The killjoy German philosopher Schopenhauer once noted that life swings like a pendulum to and fro between boredom and pain.

And if the majority of Instagram horror heads are to be believed, Skinamarink is a painful and boring watch. Scroll through enough posts about this microbudget Canadian production, and you’ll read lamentations about too many lingering shots of walls, doors, hallways, carpets…

And it IS that. Sorta.

Marshalling up a defence of this film is a tall order, but that’s not to say it’s sans merit and dismissed like a king does a courtier. There is an undeniably claustrophobic vibe for parts of Skinamarink. Audiences ramped up their expectations because critics didn’t play up the “experimental” aspects of this in their reviews. So they’re in part to blame.

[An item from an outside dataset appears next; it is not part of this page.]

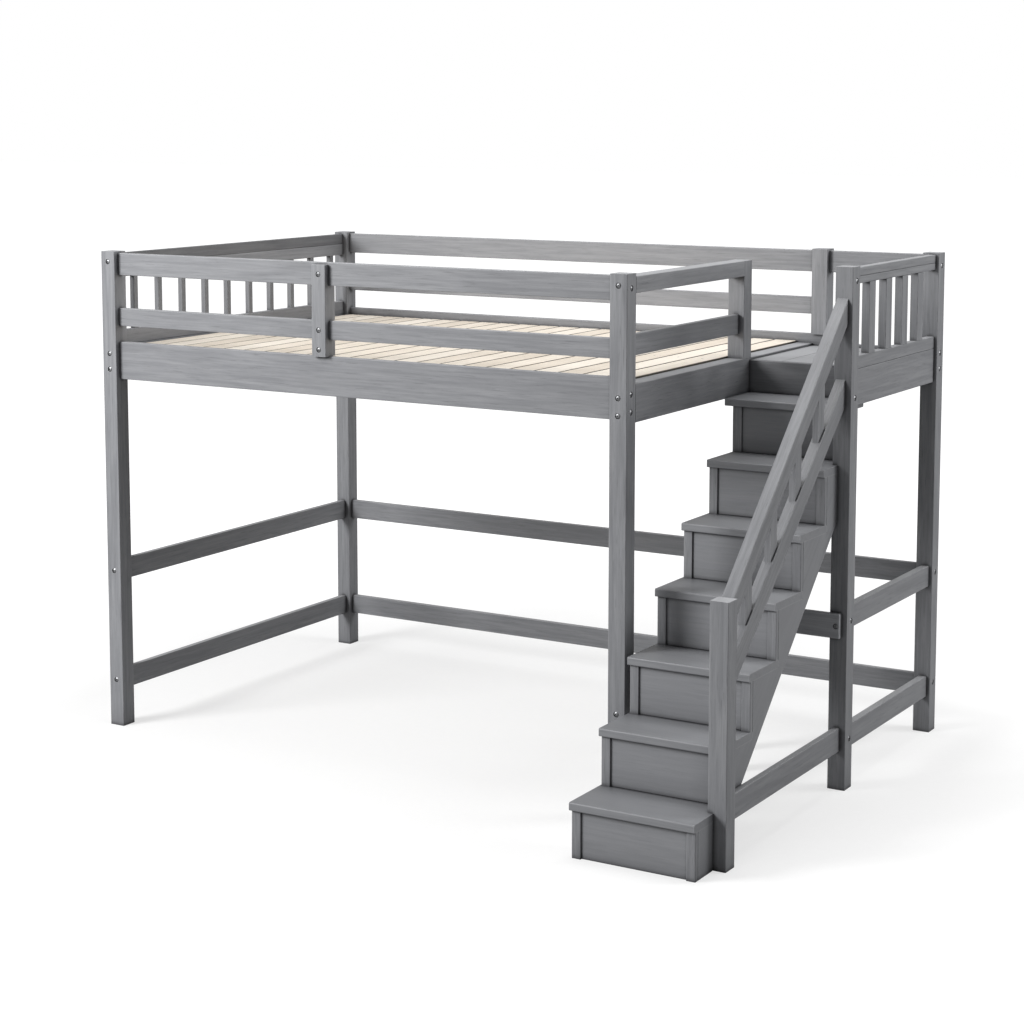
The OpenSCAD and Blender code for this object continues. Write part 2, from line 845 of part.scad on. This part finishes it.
module barrel_nuts() {
    color(steel) {
        for (b = x_bolts)
            along_x(b[0], b[2], b[3], b[1]) barrel_nut([-90, 0, 0]);
        for (b = y_bolts)
            along_y(b[0], b[1], b[3], b[2]) barrel_nut([0, -90, 0]);
        for (p = x_pins)
            along_x(p[0], p[2], p[3], p[1]) translate([0, 0, pin_l - insert_l]) difference() {
                cylinder(d = nut_d, h = insert_l);
                translate([0, 0, -1]) cylinder(d = shank_d + fit, h = insert_l + 2);
            }
    }
}

module slat_screws() {
    for (i = [0 : slat_n - 1], y = screw_ys)
        color(steel) translate([slat_x(i) + slat_w / 2, y, deck_z]) screw(0);
}

module dowels() {
    color(pine) {
        for (d = x_dowels)
            along_x(d[0], d[1], d[2], 1) cylinder(d = dowel_d, h = 2 * d[3], center = true);
        for (d = y_dowels)
            along_y(d[0], d[1], d[2], 1) cylinder(d = dowel_d, h = 2 * d[3], center = true);
    }
}

// ---- Assembly ----

module in_place() {
    translate([-total_l / 2, (stair_front - bed_w - proud) / 2, 0]) children();
}

in_place() post_front_left();
in_place() post_front_right();
in_place() post_rear_left();
in_place() post_rear_right();
in_place() post_landing();
in_place() newel_post();
in_place() guard_post_front();
in_place() guard_post_rear();
in_place() guard_post_right();
in_place() inner_leg();
in_place() front_board();
in_place() front_top_rail();
in_place() front_guard_rail();
in_place() rear_board();
in_place() rear_top_rails();
in_place() rear_guard_rail();
in_place() rear_ties();
in_place() left_cap_rail();
in_place() left_under_rail();
in_place() left_spindles();
in_place() left_spindle_rail();
in_place() left_board();
in_place() left_ties();
in_place() right_top_rail();
in_place() right_guard_rail();
in_place() right_beam();
in_place() right_tie();
in_place() landing_front_board();
in_place() landing_planks();
in_place() landing_cleats();
in_place() landing_cap_rail();
in_place() landing_under_rail();
in_place() landing_slats();
in_place() landing_slat_rail();
in_place() landing_board();
in_place() landing_ties();
for (i = [1 : tread_n])
    in_place() tread(i);
in_place() riser_panels();
in_place() riser_strips();
in_place() stringer_left();
in_place() stringer_right();
in_place() stair_leg();
in_place() stair_cross_rail();
in_place() newel_tie();
in_place() handrail();
in_place() lower_handrail();
in_place() balusters();
in_place() deck_slats();
in_place() deck_ledgers();
in_place() centre_beam();
in_place() bolts();
in_place() barrel_nuts();
in_place() slat_screws();
in_place() dowels();
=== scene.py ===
"""Looks for a grey painted loft bed with a pine slat deck, a staircase and a landing.

The shapes are the CAD nodes. This script gives them their materials, and sets the
floor, the light and the camera.
"""

import math

import bpy
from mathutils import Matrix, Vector


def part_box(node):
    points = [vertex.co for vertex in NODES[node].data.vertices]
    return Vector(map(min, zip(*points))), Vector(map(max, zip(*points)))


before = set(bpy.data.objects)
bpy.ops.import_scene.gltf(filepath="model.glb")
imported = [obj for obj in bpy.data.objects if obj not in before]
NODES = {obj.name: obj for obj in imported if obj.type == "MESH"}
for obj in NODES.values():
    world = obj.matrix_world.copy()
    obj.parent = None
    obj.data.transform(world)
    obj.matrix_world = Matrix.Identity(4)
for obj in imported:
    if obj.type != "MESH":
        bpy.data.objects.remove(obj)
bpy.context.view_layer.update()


# ---- Sizes, from the frame ----

POST_LO, POST_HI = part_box("post_front_left")
BED_FRONT = POST_LO.y
BED_LEFT = POST_LO.x
SLAT_LO, SLAT_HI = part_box("deck_slats")
SLAT_COUNT = 22
SLAT_WIDTH = 0.081
SLAT_PITCH = (SLAT_HI.x - SLAT_LO.x - SLAT_WIDTH) / (SLAT_COUNT - 1)


# ---- Node helpers ----

class Graph:
    """A short way to build a material's node tree."""

    def __init__(self, name):
        self.material = bpy.data.materials.new(name)
        self.material.use_nodes = True
        self.tree = self.material.node_tree
        self.tree.nodes.clear()
        self.shader = self.add("ShaderNodeBsdfPrincipled")
        output = self.add("ShaderNodeOutputMaterial")
        self.link(self.shader.outputs["BSDF"], output.inputs["Surface"])

    def add(self, kind, **settings):
        node = self.tree.nodes.new(kind)
        for key, value in settings.items():
            setattr(node, key, value)
        return node

    def link(self, source, target):
        self.tree.links.new(source, target)

    def put(self, socket, value):
        if hasattr(value, "is_output"):
            self.link(value, socket)
        else:
            socket.default_value = value

    def math(self, operation, a, b=0.0):
        node = self.add("ShaderNodeMath", operation=operation)
        self.put(node.inputs[0], a)
        self.put(node.inputs[1], b)
        return node.outputs[0]

    def vector_math(self, operation, a, b=(0, 0, 0)):
        node = self.add("ShaderNodeVectorMath", operation=operation)
        self.put(node.inputs[0], a)
        self.put(node.inputs[1], b)
        return node.outputs["Value" if operation in ("DOT_PRODUCT", "LENGTH") else "Vector"]

    def place(self, turn=(0, 0, 0)):
        mapping = self.add("ShaderNodeMapping")
        self.link(self.add("ShaderNodeTexCoord").outputs["Object"], mapping.inputs["Vector"])
        mapping.inputs["Rotation"].default_value = turn
        return mapping.outputs["Vector"]

    def noise(self, vector, scale, detail=4.0, rough=0.55, distortion=0.0):
        node = self.add("ShaderNodeTexNoise")
        self.put(node.inputs["Vector"], vector)
        node.inputs["Scale"].default_value = scale
        node.inputs["Detail"].default_value = detail
        node.inputs["Roughness"].default_value = rough
        node.inputs["Distortion"].default_value = distortion
        return node.outputs["Fac"]

    def remap(self, value, low, high, to_low=0.0, to_high=1.0):
        node = self.add("ShaderNodeMapRange", clamp=True)
        self.put(node.inputs["Value"], value)
        node.inputs["From Min"].default_value = low
        node.inputs["From Max"].default_value = high
        node.inputs["To Min"].default_value = to_low
        node.inputs["To Max"].default_value = to_high
        return node.outputs["Result"]

    def mix(self, factor, a, b):
        node = self.add("ShaderNodeMix", data_type="RGBA")
        self.put(node.inputs["Factor"], factor)
        self.put(node.inputs[6], a)
        self.put(node.inputs[7], b)
        return node.outputs[2]

    def bump(self, height, strength, distance):
        node = self.add("ShaderNodeBump")
        node.inputs["Strength"].default_value = strength
        node.inputs["Distance"].default_value = distance
        self.put(node.inputs["Height"], height)
        return node.outputs["Normal"]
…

That said, parts of Skinamarink are a tough slog. And it’s probably best enjoyed after having popped a few Percocets. Given it’s highly experimental nature, it is highly visually oriented – think the similarly languidly paced features like a Saint Maud or hell, Nekromantik. Although both of those are like The Running Man by comparison.

However, therein lies the beauty, yes the beauty…of horror. No other genre is as diverse. And there are certainly people for whom Skinamarink is their cup of tea. Hmmm, peaceful, relaxing tea…

*** (out of 5)

New action movie podcast!

If you’re a fan of nutty action movies, be sure to subscribe to ACTION SMACKED, your source for exploding choppers, goons who attack one at a time instead of en masse, glowering stares, coolly delivered one-liners and shootouts in abandoned warehouses.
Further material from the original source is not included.